At one level meeting the region’s climate goals is quite a simple job.  Conceptually in ten years time each of us have to have halved the amount of Greenhouse Gasses that we produce. And Transport is a big part of this.

We could meet the transport reduction goals by:

  • All of us owning hybrids.
  • Half of us owning electric vehicles and using a 100% renewable energy source.
  • Walking and cycling more.
  • Driving as little as half as we do right now.
  • Catching public transport more often.
  • Eating less meat.
  • Having more energy efficient homes and businesses.
  • Consuming less.
  • Flying less.

Clearly it will be a contribution from all of these areas but this underlines the scale of the problem and the action required.

And the issue highlights the importance of urban trees and forests and the Te Wao nui o Tiriwa, the great Waitakere Ranges forest itself.  Maturing and mature trees are the best way to capture carbon.

Central Government has its role as does local government.  And some of these solutions are intensely local.

The local board has made addressing Climate Change one of our priorities.

We want to play our part in accelerating what can be done locally.

We are seeking early feedback on what should be in a draft plan and will then seek feedback on the content of the plan.

Some feedback from the combined Residents & Ratepayers has been received. Comments that they made included the following:

They understandably expressed frustration at the time it takes Council to get things done.

They expressed strong support for public transport for villages including Piha and Huia.

There was significant support for the retention and enhancement of wetlands as well as community gardens we were urged to make the system of allocation easier.

There was strong support expressed for protection of trees, including protection and enhancement of the Waitakere Forest, Significant Ecological Areas and urban trees. We were urged to recognise that local protection of maturing forest particularly in the Waitakere Ranges area is the greatest contribution we can make to addressing climate change. And we were urged in the parts of the local board area that have poor tree cover to improve this and be part of Urban Ngahere program.

Concern was expressed that intensification in areas without good public transport will increase congestion.  And that the Unitary Plan is not helping, particularly in allowing intensification in flood prone areas in the north of the city.

There was also discussion about managed retreat and managing sea level rise. And concern was expressed at Council’s ability to continue to manage and repair slips in the Rural area and that the budget for this is inadequate.

Council officers are working on a draft which will be released for public consultation. If you have any ideas on what to include in the draft feel free to drop me a line.




  1. Michael Bain says:

    Overall this is good. However, I would like to see it include points around the Urban Ngahere Strategy that Auckland Council has (and has committed significant financial support for). This plan aims to see tree canopy cover increase across the region from the current 18% to over 30% before 2050. It is an ambitious aim but if we are to make a significant impact on climate change, then ambitious targets are what are needed, followed by tangible steps to achieve that.
    It would be good to see the following included:
    1. all local boards across the region develop plans on how they can all increase their tree canopy coverage.
    2. local boards that have high tree canopy coverage develop plans to support other local boards that have low canopy coverage.
    3. local boards to develop plans to encourage and support the development of iwi and community tree and plant nurseries so local areas are growing their own trees to be planted out in their area.
    All of these mentioned above can be seen as tangible, multi-generational, proactive plans for local communities to do more to reduce the impact of climate change.

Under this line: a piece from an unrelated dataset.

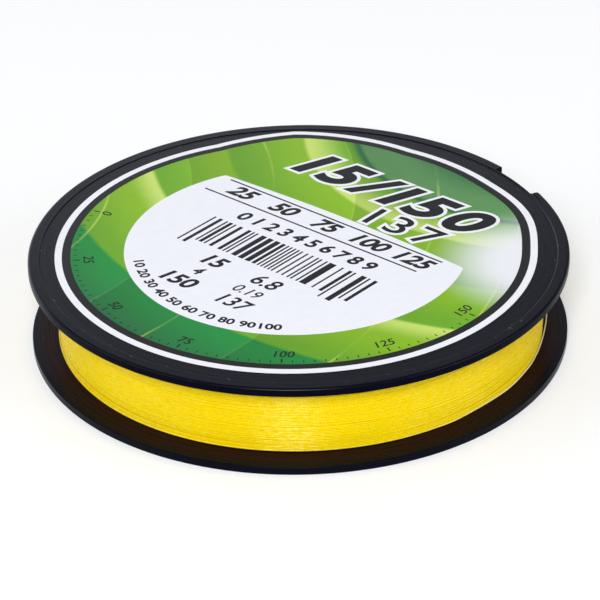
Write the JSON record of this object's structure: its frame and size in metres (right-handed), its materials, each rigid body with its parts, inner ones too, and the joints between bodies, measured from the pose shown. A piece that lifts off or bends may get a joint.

    1. Greg Presland says:

      Thanks Michael.

      I am all for the urban ngahere strategy. Our local board overall has the best tree coverage but there are parts of Glen Eden and Sunnyvale that are poorly covered. The terms of the scheme probably means that we are at the back of the line for funding but I intend to work on this further.

  2. Kevin O'Carroll says:

    I see you still have 7 designated car parks in Glenmall reserved exclusively for local board members for your monthly meetings and with signs threatening tow away for anyone else. So effectively these car parks are empty for all bit a couple of hours each month. You would have more credibility if you rode bikes to your meetings, or at least used public transport so you could dispense with the car parks. Double standards!

    1. Greg Presland says:

      I have advocated for a while for us to get rid of these parks and the plans that we had for a civic square would mean that they would be moved.

      I use the park myself. I get to work early enough so that I could always park on Oates Road but I agree the parks would not be used otherwise and all I would be doing is taking up a park someone else could use.

      They are also used by staff and contractors. But essentially yes I agree they should go.